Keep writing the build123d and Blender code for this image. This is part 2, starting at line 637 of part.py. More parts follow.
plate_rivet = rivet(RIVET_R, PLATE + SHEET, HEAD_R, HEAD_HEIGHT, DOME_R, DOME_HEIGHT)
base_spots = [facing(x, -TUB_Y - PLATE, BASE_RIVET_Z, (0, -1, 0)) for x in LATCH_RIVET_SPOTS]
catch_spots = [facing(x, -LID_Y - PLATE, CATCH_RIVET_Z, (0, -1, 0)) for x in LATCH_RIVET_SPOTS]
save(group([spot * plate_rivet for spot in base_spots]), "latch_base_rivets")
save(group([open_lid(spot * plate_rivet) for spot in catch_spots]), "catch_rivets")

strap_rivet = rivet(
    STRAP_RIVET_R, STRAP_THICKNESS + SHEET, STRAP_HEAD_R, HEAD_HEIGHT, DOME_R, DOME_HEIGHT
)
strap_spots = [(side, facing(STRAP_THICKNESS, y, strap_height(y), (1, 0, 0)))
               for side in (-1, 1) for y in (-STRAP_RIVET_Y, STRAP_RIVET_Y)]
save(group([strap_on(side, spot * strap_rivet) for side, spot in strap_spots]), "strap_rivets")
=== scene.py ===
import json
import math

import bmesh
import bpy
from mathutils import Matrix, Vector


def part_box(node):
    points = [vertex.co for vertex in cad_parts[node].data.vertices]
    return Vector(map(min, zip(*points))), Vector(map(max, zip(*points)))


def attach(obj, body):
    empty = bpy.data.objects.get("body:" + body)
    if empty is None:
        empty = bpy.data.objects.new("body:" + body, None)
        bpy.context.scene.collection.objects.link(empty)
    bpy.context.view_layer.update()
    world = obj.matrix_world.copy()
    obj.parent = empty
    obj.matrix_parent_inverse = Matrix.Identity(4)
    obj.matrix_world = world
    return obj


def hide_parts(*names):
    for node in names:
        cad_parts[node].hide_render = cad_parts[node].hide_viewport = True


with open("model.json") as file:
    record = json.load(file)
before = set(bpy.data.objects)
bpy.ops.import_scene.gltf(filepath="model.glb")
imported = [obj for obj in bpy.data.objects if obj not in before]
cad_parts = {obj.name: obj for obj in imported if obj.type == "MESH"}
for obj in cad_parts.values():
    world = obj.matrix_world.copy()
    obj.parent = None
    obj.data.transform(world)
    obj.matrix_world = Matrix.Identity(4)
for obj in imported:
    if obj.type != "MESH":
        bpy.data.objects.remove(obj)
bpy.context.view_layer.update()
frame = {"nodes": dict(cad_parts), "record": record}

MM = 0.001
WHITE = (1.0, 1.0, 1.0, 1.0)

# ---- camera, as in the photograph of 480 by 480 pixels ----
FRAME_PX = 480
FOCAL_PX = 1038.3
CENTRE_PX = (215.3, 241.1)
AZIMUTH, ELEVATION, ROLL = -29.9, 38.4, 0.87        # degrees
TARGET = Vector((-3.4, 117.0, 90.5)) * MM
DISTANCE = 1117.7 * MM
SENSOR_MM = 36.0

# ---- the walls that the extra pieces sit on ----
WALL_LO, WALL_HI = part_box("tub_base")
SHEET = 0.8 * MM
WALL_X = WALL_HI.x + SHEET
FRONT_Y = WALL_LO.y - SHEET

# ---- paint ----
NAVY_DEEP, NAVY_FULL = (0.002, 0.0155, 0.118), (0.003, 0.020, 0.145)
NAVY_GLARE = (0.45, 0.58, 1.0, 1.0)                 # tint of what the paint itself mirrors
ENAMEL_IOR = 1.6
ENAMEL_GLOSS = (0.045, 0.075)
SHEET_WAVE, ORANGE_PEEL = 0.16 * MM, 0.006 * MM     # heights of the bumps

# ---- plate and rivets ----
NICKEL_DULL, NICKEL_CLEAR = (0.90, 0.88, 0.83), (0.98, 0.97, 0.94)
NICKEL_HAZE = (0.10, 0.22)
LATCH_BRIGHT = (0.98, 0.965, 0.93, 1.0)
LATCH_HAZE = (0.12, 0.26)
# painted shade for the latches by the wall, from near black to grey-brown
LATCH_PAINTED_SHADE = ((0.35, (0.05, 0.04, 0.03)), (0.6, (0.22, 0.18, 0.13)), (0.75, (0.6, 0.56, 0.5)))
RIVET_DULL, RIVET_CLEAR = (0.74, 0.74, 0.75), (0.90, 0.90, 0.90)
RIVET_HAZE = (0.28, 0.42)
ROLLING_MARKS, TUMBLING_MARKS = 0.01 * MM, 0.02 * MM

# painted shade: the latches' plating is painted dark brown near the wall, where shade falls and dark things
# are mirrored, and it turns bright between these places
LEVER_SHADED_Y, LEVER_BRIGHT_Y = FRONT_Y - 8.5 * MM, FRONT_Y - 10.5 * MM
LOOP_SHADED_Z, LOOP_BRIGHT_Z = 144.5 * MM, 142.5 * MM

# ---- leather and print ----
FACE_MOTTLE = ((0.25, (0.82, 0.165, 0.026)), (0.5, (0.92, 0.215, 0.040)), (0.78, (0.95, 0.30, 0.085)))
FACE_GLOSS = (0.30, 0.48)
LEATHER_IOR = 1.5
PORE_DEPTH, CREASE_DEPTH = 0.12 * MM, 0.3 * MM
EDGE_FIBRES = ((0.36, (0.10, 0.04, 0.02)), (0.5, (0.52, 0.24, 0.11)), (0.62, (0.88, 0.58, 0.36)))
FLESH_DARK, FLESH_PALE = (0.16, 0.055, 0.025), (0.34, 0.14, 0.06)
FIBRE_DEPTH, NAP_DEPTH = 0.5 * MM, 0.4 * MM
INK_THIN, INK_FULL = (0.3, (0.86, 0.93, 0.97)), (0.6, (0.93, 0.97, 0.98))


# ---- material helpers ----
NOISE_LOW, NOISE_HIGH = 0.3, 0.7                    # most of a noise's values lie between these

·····

_WHAT YOU SHOULD DO:_ Only the lines from the one containing "strap_height(y), (1, 0, 0)))" through the one containing "for node in" are to be extracted, exactly as they appear, with both ends included.

_THE OUTPUT:_
strap_spots = [(side, facing(STRAP_THICKNESS, y, strap_height(y), (1, 0, 0)))
               for side in (-1, 1) for y in (-STRAP_RIVET_Y, STRAP_RIVET_Y)]
save(group([strap_on(side, spot * strap_rivet) for side, spot in strap_spots]), "strap_rivets")
=== scene.py ===
import json
import math

import bmesh
import bpy
from mathutils import Matrix, Vector


def part_box(node):
    points = [vertex.co for vertex in cad_parts[node].data.vertices]
    return Vector(map(min, zip(*points))), Vector(map(max, zip(*points)))


def attach(obj, body):
    empty = bpy.data.objects.get("body:" + body)
    if empty is None:
        empty = bpy.data.objects.new("body:" + body, None)
        bpy.context.scene.collection.objects.link(empty)
    bpy.context.view_layer.update()
    world = obj.matrix_world.copy()
    obj.parent = empty
    obj.matrix_parent_inverse = Matrix.Identity(4)
    obj.matrix_world = world
    return obj


def hide_parts(*names):
    for node in names:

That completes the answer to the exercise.